Mila Ilieva (BArch 2016) was impressed by how well informed and curious visitors were. “There was no criticism, just very well formulated, exhaustive questions from people interested in learning more about the project.” Ilieva’s favorite idea for a future use for the modules is as “a hydroponic vegetable garden deployable station, utilizing screens stretched between the modules to provide shade for the gardener as well as for shade-loving plants like artichokes!”
Data Lanterns
The Market Street blocks captained by CCA included other well-received installations, such as the Data Lanterns, designed by Future Cities Lab, the studio of Architecture faculty members Jason Kelly Johnson and Nataly Gattegno. The structures, connected to data from local transit systems, serve as illuminated civic “totems” that signal approaching underground trains. Data Lanterns could also be adapted to provide other urban data such as pollution levels, weather, transportation, or social media information, depending on the city’s needs. “Data Lanterns form an intelligent network of light sculptures that are both beautiful and informative,” says Gattegno. ”They have the ability to become urban indicators that spatialize information for citizens who can then ‘read’ the city landscape in a more meaningful and impactful way.”
Adaptive Playscapes
Industrial and Interior Design students taking part in an ENGAGE seminar led by Gregory Hurcomb (Architecture/Interior Design faculty) worked with the nonprofit KIDMob and local middle school students to build their vision of a collaborative and interactive modular—and mobile—play space.
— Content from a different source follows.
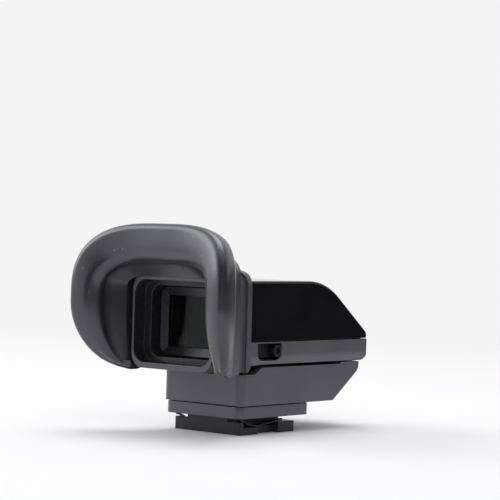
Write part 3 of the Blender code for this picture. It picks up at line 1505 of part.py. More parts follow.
def make_display():
    """The display behind the lenses: holder, mask, panel and driver board, and the head's own board."""
    holder_rear = barrel_front + SEAT_GAP
    holder_front = holder_rear + DISPLAY_HOLDER_DEPTH
    holder = block(
        "display_holder",
        (-holder_half, holder_rear, optic_z - DISPLAY_HOLDER_HEIGHT / 2),
        (holder_half, holder_front, optic_z + DISPLAY_HOLDER_HEIGHT / 2),
        dull_black,
    )
    opening = block(
        "display_opening",
        (-display_opening_half, holder_rear - OVERRUN, optic_z - DISPLAY_OPENING_HEIGHT / 2),
        (display_opening_half, holder_front + OVERRUN, optic_z + DISPLAY_OPENING_HEIGHT / 2),
    )
    seat_half = panel_half + SLIDE_GAP
    seat_rise = PANEL_HEIGHT / 2 + SLIDE_GAP
    seat = block(
        "display_seat",
        (-seat_half, holder_rear + DISPLAY_LIP, optic_z - seat_rise),
        (seat_half, holder_front + OVERRUN, optic_z + seat_rise),
    )
    cut(holder, opening, seat)

    def sheet(name, rear, thickness, surface):
        return block(
            name,
            (-panel_half, rear, optic_z - PANEL_HEIGHT / 2),
            (panel_half, rear + thickness, optic_z + PANEL_HEIGHT / 2),
            surface,
        )

    mask_rear = holder_rear + DISPLAY_LIP + CONTACT_GAP
    mask = sheet("display_mask", mask_rear, MASK_THICKNESS, chip_black)
    mask_front = mask_rear + MASK_THICKNESS
    sight = block(
        "mask_sight",
        (-display_opening_half, mask_rear - OVERRUN, optic_z - DISPLAY_OPENING_HEIGHT / 2),
        (display_opening_half, mask_front + OVERRUN, optic_z + DISPLAY_OPENING_HEIGHT / 2),
    )
    cut(mask, sight)
    panel_rear = mask_front + CONTACT_GAP
    panel = sheet("oled_panel", panel_rear, PANEL_THICKNESS, display_glass)
    driver_rear = panel_rear + PANEL_THICKNESS + CONTACT_GAP
    driver = sheet("display_driver_board", driver_rear, DRIVER_BOARD_THICKNESS, board_green)

    board_low = head_floor + BRACKET_THICKNESS + 3 * SEAT_GAP
    board_rear = holder_front + 2 * SEAT_GAP
    board = block(
        "head_board",
        (-HEAD_BOARD_WIDTH / 2, board_rear, board_low),
        (HEAD_BOARD_WIDTH / 2, board_rear + HEAD_BOARD_LENGTH, board_low + HEAD_BOARD_THICKNESS),
        board_green,
    )
    chip_low = board_low + HEAD_BOARD_THICKNESS + CONTACT_GAP
    chip = block(
        "head_chip",
        (-CHIP_SIZE / 2, -CHIP_SIZE / 2, 0),
        (CHIP_SIZE / 2, CHIP_SIZE / 2, CHIP_HEIGHT),
        chip_black,
    )
    chip_level = chip_low + CHIP_HEIGHT / 2
    chip_places = [(0, board_rear + CHIP_SIZE * step, chip_level) for step in (1, 2 + CHIP_PITCH_SHARE)]
    return [holder, mask, panel, driver, board, *copies(chip, chip_places)]


def make_flex():
    """The flex circuit: its fixed length from the base board up round the hinge, and the head's length."""
    centre = (hinge_y, hinge_z)
    thickness = FLEX_THICKNESS
    board_top = shell_bottom + BASE_BOARD_LIFT + BASE_BOARD_THICKNESS
    socket_front = BASE_BOARD_LENGTH / 2 - SEAT_GAP
    low = board_top + CONTACT_GAP + SOCKET_HEIGHT / 2
    under_bracket = bracket_top - BRACKET_THICKNESS - thickness - SEAT_GAP
    slot_edge = base_slot_box()[0][0] - SEAT_GAP
    bend = FLEX_BEND_RADIUS
    route = [(socket_front + SEAT_GAP, low), (plate_front - BASE_WALL, low)]
    route += [(slot_edge - 2 * bend, under_bracket)]
    route += arc((slot_edge, under_bracket + bend), bend, -math.pi / 2, 0)
    route += [(slot_edge + bend, base_top)]
    loop_start = tangent_angle(route[-1], centre, FLEX_LOOP_RADIUS, -1)
    route += arc(centre, FLEX_LOOP_RADIUS, loop_start, loop_start - math.pi, 2 * ARC_STEPS)
    half = FLEX_WIDTH / 2
    base_flex = strip_between("base_flex", route, thickness, -half, half, flex_amber)

    board_rear = barrel_front + SEAT_GAP + DISPLAY_HOLDER_DEPTH + 2 * SEAT_GAP
    board_low = head_floor + BRACKET_THICKNESS + 3 * SEAT_GAP
    start = (board_rear + HEAD_BOARD_LENGTH + SEAT_GAP, board_low)
    top = hinge_z + FLEX_LOOP_RADIUS + thickness + SEAT_GAP
    reach = 2 * FLEX_LOOP_RADIUS
    route = [start, (hinge_y - 2 * reach, board_low), (hinge_y - reach, top), (hinge_y, top)]
    head_flex = strip_between("head_flex", route, thickness, -half, half, flex_amber)
    return base_flex, head_flex


def carry(name, place, pieces):
    """Hang pieces on an empty that marks their joint, without moving them."""
    empty = bpy.data.objects.new(name, None)
    parts_collection.objects.link(empty)
    empty.location = place
    for piece in pieces:
        piece.parent = empty
        piece.matrix_parent_inverse = Matrix.Translation(-Vector(place))
    return empty


def build():
    make_foot()
    make_base()
    bracket = make_hinge()
    shells = make_head_shells()
    eyepiece = make_eyepiece()
    eyecup = make_eyecup()
    fixed_optics, lens_group = make_lens_group()
    lever, pivot_post = make_lever()
    display = make_display()
    _, head_flex = make_flex()
    head_pieces = [bracket, *shells, *eyepiece, *fixed_optics, pivot_post, *display, head_flex]
    tilt = carry("tilt_axis", (0, hinge_y, hinge_z), head_pieces)
    lever_axis = carry("lever_axis", (lever_outer, pivot_y, pivot_z), [lever])
    lens_axis = carry("lens_axis", (0, carrier_rear, optic_z), lens_group)
    cup_axis = carry("eyecup_axis", (0, frame_front, optic_z), eyecup)
    for axis in (lever_axis, lens_axis, cup_axis):
        axis.parent = tilt
        axis.matrix_parent_inverse = Matrix.Translation(-tilt.location)


build()
bpy.context.view_layer.update()
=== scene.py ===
# %% [markdown]
# # Dressing a clip-on electronic viewfinder
#
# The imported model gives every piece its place: a shoe foot, a base, a head that tips up on a hinge,
# an eyepiece with a rubber eyecup, and the optics inside. This script loads it as a fixed frame and
# gives the pieces that show their fine shape and their finish. Lengths here are in metres, as in the
# frame, and `MM` turns a maker's millimetres into them.

# %% Load the frame
import math

import bmesh
import bpy
from mathutils import Matrix, Vector


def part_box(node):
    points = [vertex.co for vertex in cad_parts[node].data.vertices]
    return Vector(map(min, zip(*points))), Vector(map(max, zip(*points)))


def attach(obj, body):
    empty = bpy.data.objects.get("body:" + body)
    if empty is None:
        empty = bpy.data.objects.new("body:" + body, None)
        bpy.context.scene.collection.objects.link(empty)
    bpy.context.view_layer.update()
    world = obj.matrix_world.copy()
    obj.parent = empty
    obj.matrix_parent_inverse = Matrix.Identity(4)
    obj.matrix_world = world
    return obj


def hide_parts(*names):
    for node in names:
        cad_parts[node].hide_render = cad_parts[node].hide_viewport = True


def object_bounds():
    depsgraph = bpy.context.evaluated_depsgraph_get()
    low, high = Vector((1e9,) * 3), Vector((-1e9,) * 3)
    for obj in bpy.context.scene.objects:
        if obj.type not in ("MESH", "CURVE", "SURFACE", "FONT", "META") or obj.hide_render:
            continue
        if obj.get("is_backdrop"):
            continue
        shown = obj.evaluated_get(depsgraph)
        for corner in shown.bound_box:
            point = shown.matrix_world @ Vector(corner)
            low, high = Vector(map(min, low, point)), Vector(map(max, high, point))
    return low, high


MM = 0.001
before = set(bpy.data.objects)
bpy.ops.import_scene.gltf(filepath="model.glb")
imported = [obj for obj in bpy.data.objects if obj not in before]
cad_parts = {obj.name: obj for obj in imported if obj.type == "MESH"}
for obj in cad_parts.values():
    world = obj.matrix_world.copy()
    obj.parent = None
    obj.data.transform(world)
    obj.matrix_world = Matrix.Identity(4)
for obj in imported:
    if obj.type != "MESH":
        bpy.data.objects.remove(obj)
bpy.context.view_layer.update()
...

The result was a popular stop for festival visitors, who hopped, bounced, and balanced on the colorful structures. Festivalgoers also took part in a creative brainstorming, modeling, and building activity with 2×1's and zip ties to create their own full-scale playscape.
Street Sketch
Graphic Design Senior Lecturer Erik Schmitt was instrumental in the placement and design of the Street Sketch prototype, a larger-than-life chalkboard that extended over the sidewalk. Schmitt very specifically chose the site, an area of Market Street close to the Tenderloin that he feels is challenging and underserved by creative outreach. He was pleased that his chalkboards were left intact after hours. Pedestrians and homeless people who frequent the neighborhood were exuberant as they drew with the many colors of chalk. In addition to encouraging creativity, ”this structure creates a barrier between the busy street and pedestrians,” Schmitt says. “I wanted to create a zone of calm along this heavily trafficked sidewalk.”